Exactly the lines from the one that contains "for name, piece" to the one that contains "cad_parts[node].hide_render = cad_parts[node].hide_viewport", both lines included, should be copied, and no others.

---*---

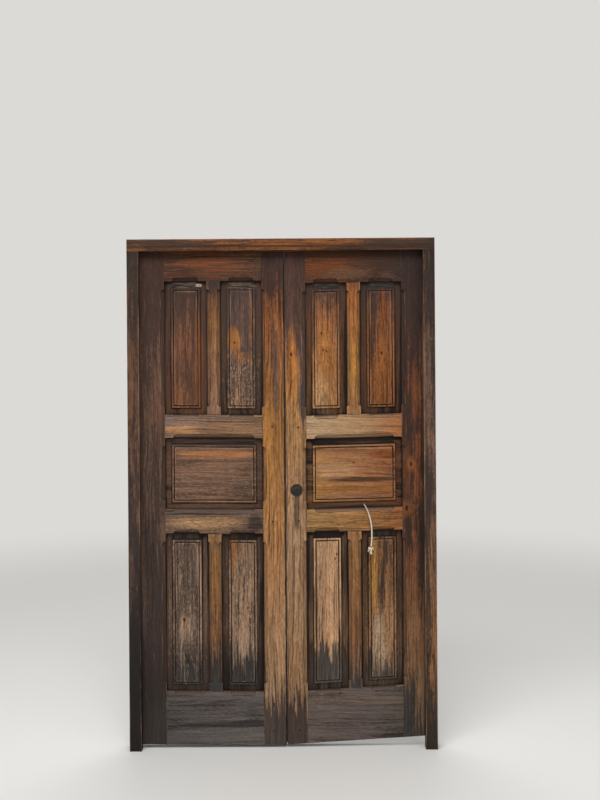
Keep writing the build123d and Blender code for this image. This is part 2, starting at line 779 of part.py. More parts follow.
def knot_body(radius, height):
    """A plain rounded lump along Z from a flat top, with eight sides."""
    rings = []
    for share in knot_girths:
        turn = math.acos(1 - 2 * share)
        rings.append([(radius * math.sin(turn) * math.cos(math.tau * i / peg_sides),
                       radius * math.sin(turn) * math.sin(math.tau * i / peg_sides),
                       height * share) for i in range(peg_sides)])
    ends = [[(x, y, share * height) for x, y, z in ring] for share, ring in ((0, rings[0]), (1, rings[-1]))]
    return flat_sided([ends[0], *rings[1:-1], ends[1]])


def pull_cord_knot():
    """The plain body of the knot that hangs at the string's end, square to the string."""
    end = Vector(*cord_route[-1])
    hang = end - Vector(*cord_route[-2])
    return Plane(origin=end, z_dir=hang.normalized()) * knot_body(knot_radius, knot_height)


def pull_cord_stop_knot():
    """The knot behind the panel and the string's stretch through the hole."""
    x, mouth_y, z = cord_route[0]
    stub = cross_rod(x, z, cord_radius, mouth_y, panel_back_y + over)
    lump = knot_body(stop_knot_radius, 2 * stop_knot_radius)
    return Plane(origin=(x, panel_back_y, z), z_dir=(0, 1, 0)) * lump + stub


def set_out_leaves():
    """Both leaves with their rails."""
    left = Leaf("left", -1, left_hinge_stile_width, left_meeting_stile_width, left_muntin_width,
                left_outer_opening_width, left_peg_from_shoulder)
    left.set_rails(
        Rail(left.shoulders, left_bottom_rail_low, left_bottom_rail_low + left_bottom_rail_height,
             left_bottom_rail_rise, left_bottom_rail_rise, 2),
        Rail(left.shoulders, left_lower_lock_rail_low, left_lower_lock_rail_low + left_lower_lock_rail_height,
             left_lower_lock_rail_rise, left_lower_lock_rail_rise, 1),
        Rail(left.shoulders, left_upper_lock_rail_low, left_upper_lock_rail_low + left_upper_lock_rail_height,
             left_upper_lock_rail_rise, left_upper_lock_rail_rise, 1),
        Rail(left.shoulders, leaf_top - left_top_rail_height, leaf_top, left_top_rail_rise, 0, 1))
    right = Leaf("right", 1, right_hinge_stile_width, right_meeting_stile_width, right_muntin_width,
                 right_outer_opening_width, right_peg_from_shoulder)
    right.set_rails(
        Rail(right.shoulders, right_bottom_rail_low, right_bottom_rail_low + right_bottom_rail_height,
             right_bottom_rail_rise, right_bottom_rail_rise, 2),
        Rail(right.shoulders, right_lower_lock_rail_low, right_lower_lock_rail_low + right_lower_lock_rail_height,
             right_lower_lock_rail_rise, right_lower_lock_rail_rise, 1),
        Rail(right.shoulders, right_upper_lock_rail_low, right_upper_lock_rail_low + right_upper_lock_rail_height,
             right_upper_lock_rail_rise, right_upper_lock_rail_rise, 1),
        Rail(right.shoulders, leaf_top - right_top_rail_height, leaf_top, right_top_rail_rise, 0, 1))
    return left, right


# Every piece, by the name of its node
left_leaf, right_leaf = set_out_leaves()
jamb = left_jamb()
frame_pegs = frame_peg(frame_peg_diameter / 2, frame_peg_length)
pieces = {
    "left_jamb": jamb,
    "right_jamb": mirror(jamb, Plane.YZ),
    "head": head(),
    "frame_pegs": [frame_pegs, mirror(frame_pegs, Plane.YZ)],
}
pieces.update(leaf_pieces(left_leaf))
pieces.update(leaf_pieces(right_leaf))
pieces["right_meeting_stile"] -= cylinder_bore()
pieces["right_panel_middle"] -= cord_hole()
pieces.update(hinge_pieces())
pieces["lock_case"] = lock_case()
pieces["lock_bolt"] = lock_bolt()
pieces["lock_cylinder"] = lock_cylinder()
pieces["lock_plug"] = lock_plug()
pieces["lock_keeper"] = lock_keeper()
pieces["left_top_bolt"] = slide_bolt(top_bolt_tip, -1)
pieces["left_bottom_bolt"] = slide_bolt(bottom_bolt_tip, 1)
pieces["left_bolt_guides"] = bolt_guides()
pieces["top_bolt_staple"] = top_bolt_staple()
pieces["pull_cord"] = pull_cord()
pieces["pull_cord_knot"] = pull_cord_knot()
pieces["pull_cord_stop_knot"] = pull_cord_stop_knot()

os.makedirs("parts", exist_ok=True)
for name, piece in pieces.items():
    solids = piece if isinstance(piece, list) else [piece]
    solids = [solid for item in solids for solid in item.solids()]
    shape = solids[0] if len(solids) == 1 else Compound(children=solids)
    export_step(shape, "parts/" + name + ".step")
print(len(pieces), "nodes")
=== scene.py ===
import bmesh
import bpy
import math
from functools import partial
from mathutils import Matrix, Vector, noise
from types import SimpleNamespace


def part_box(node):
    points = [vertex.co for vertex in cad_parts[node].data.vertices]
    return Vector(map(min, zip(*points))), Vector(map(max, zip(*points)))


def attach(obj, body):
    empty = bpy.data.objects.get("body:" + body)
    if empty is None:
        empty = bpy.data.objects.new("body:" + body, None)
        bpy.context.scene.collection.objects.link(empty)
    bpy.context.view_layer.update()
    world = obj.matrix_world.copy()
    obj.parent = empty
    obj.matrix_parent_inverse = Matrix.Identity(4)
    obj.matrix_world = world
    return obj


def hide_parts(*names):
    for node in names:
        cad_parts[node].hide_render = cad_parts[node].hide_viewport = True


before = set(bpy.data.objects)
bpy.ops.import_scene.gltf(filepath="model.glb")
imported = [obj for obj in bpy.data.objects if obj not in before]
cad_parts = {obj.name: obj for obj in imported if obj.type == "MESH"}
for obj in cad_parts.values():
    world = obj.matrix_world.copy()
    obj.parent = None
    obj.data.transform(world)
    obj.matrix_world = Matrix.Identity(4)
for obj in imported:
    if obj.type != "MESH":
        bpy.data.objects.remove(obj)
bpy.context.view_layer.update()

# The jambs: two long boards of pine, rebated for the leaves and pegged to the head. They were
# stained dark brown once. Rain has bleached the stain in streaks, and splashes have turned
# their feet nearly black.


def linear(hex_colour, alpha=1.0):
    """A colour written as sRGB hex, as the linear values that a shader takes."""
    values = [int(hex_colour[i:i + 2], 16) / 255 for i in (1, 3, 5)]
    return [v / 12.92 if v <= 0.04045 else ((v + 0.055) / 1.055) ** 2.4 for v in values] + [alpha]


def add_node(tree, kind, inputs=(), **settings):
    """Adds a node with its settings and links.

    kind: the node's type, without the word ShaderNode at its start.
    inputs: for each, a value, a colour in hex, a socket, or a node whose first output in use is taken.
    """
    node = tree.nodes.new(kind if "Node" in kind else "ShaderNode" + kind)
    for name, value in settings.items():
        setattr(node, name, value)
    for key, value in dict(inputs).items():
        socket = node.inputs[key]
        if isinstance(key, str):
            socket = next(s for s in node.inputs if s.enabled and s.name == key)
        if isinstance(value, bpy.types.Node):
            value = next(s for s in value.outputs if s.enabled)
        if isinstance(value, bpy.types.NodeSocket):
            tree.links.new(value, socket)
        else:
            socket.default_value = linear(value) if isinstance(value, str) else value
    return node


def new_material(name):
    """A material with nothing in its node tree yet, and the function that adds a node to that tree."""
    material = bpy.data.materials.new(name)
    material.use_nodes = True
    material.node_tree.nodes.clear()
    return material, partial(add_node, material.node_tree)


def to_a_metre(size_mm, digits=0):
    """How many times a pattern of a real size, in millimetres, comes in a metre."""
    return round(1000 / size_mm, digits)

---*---

_Answer in full:_
for name, piece in pieces.items():
    solids = piece if isinstance(piece, list) else [piece]
    solids = [solid for item in solids for solid in item.solids()]
    shape = solids[0] if len(solids) == 1 else Compound(children=solids)
    export_step(shape, "parts/" + name + ".step")
print(len(pieces), "nodes")
=== scene.py ===
import bmesh
import bpy
import math
from functools import partial
from mathutils import Matrix, Vector, noise
from types import SimpleNamespace


def part_box(node):
    points = [vertex.co for vertex in cad_parts[node].data.vertices]
    return Vector(map(min, zip(*points))), Vector(map(max, zip(*points)))


def attach(obj, body):
    empty = bpy.data.objects.get("body:" + body)
    if empty is None:
        empty = bpy.data.objects.new("body:" + body, None)
        bpy.context.scene.collection.objects.link(empty)
    bpy.context.view_layer.update()
    world = obj.matrix_world.copy()
    obj.parent = empty
    obj.matrix_parent_inverse = Matrix.Identity(4)
    obj.matrix_world = world
    return obj


def hide_parts(*names):
    for node in names:
        cad_parts[node].hide_render = cad_parts[node].hide_viewport = True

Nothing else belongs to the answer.